Thursday, June 02, 2005

Fayetteville West Virginia to Stecoah North Carolina

Today dawned with a light and steady rain drizzling down, but it was fairly warm. The camper didn’t leak. This would be a good test to see how tear down of the new trailer would work in less than ideal conditions. And it worked great. All the bedding and gear was arranged inside and then we put on our rain suits, climbed out and folded it down. The big trailer cover was left inside for simplicity. No fuss, no muss. We hooked the trailer up and got back up on Highway 19 southbound.

After a quick breakfast in Beckley and a forecast of steady rain and high winds, we pushed on down I-77. We had a couple of respites from the rain, but only as we were going through the East River Mountain and Big Walker Mountain Tunnels. At Wytheville, Virginia, we swung southwest on I-81 towards Tennessee and the winds were now at our back. Seems like we had been here before. Oh yes, about a month ago.

We stopped for a snack in Abingdon Virginia as the rain stopped but, by the time we had finished, it caught us. We departed the Interstate southbound on back roads I know that wander the countryside and take us past Bristol Motor Speedway to Johnson City Tennessee. The weather improved and the roads dried as we connected with the new Interstate 26 towards North Carolina. This highway winds its way up over a mountain range that marks the border between the states and on the downgrade we stopped again at the new visitor center.

Shortly after we pulled out, what will hopefully be the incident of the summer occurred. I don’t know if I have described how the trailer works but it flips out lengthwise from the front to the back. The roof becomes the floor and all the poles are sewn into the top so it sets up by itself. This is all held in place by a clasp that I had put a clip in to hold it closed. Well, being spatially challenged, I guess the clip was a little to small and rotated itself around to where it could slip through a slot in the latch. I was rolling down the 6% grade thinking all was well in my little world when the clasp released and I had a quick vision in my rearview mirror of a large burgundy camper trailer all set up at about 65 MPH. Holy drag chute, Batman! Setup time on this unit is advertised as 30 seconds but I think it went up this time in about 0.2. I pulled over on the paved shoulder with visions of destruction dancing in my head. Sandy headed back up the road to get the rain fly, which was lying about 100 yards back while I put the bike in neutral and climbed of to check out the damage. Dumb move #2 because one should never leave a bike in neutral on a 6% downgrade. I wasn’t quick enough to stop the 900-pound Wing from rolling forward off its stand and falling over on its side.

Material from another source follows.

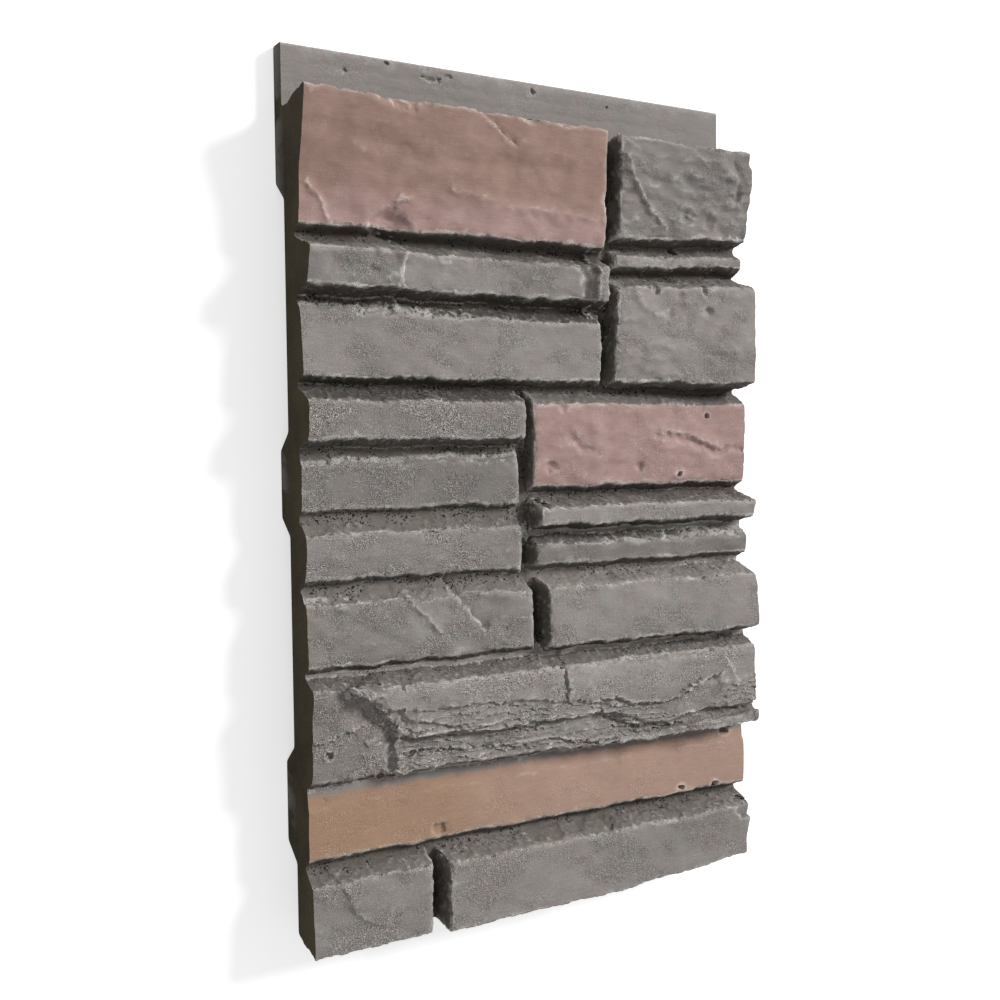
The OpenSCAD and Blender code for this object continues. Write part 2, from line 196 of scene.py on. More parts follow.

OK, I’ve had better days. I went back up to get the pole that props the trailer open for access, which was lying, in the fast lane. Three lanes over. Luckily there wasn’t a lot of traffic. Then I had a chance to use the new motorcycle pick up technique to get the bike vertical while Sandy put the side stand down and I clicked it solidly into first gear. Now for the trailer. Surprisingly, nothing appeared broken so we flipped it back closed and realized that the bulk of the shock and abrasion had been absorbed by our new $8.00 camp chairs that had been bungeed to the roof rack. The chairs were a mess and the bungee cords were shredded but, other than small bends in the rack rails, we seemed to be just fine. Thank the road gods for small miracles. I used to solid hook from one of the ruined cords to secure the latch better than before and we continued down the mountain to Asheville.

The rest of the trip to Kickstand Lodge in Stecoah was uneventful. As I approached the village I wondered how hard it would be to find. Not hard at all, since there was a large sign right after the road narrowed to two lanes.

We pulled in, recounted our tale and demonstrated how the trailer sets up. Actually, I set it up three times looking for a level spot. Fred and Mo have done wonders with KSL. Office, house, camping cabins, a bunkhouse, pristine shower facilities and a covered area with picnic tables greeted us. The property is green and grassy and trees shade much of it with a brook babbling down one side and a frog pond in the middle. There is even an artificial alligator patrolling the pond.

As people showed up we did the greeting thing and then we had an excellent dinner prepared by Mo under the awning. The evening was quiet and we adjourned at dusk to the fire pit where we kicked back until we each, in our own time, decided to go to bed. Just before I folded, I saw the clouds had cleared and the stars were twinkling, giving me visions of a good riding day tomorrow.